Save your money to control your destiny. Don’t spend money you don’t have.
2 comments May 9th, 2009
Countries that don’t make things are colonies of countries that do. So when we decided in the U.S. to stop making things and base our economy on consumer spending — we began to give up our riches to other countries who bought our massive debt so we could go on a massive spending spree. Some 70 percent of the U.S. economy today is consumer spending, mostly on goods we do not make.
We were told not to worry, just go out and spend, spend, spend, charge, charge, charge, and spend some more.
Meanwhile we stopped saving — in 2005 Americans, not their government, spent 2.7 percent more than they earned. That’s called a negative savings rate. The virtues of thrift that Ben Franklin taught went right out the window. Patriotic Americans had a duty to spend all their money, then borrow some more. Just like the government under George W. Bush, who doubled the national debt from $5 trillion to $10 trillion in 8 years, with nary a word of criticism from his fellow Republicans who ran Congress for all but two years of the reign of Bush The Lesser.
Unfortuantely, Barack Obama has picked up on the deficit spending and multiplied it. We’re spending like there’s no tomorrow — as a government, that is.
But this story in The New York TimesĀ details the fact that we are again becoming a nation of savings. Our savings rate has gone from zero to 4 percent, still not great, but better than zero, which is what it had been before the recession began.
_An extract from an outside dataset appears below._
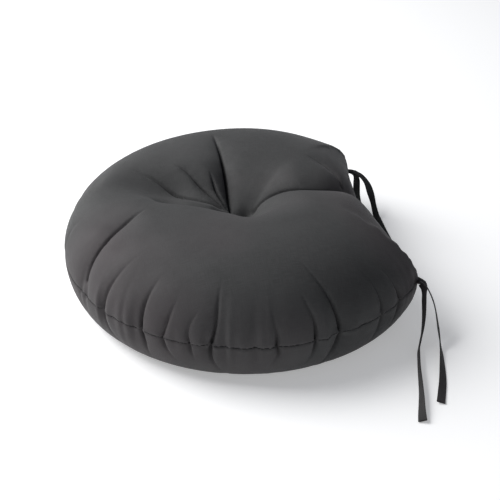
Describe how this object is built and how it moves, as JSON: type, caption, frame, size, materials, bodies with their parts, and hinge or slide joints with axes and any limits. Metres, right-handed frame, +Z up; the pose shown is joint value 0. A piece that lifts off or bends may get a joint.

That’s a good thing, right? The more we save, the more we control our own destiny. We can pay cash instead of charge it. And we can have a nest egg for when times are bad. Ben Franklin would approve.
Well, no. We are supposed to spend to fix the economy. But now that we don’t have so much, and we are saving again, we’re not going spending like we’re crazy.
So the story concludes that we may not get back to where we used to be — spending money for no reason at all on oodles of stuff we don’t really need — and stuff that was made in China anyway.
My advice: Keep saving. Encourage Congress and the president to set a national policy of returning to a manufacturing based economy, which is where we derived all that money we squandered in the last three decades.
We don’t need all the junk they sell at the Big Box store.
Save your money so that when you buy a car, you can make a big down payment and can borrow less. And etc.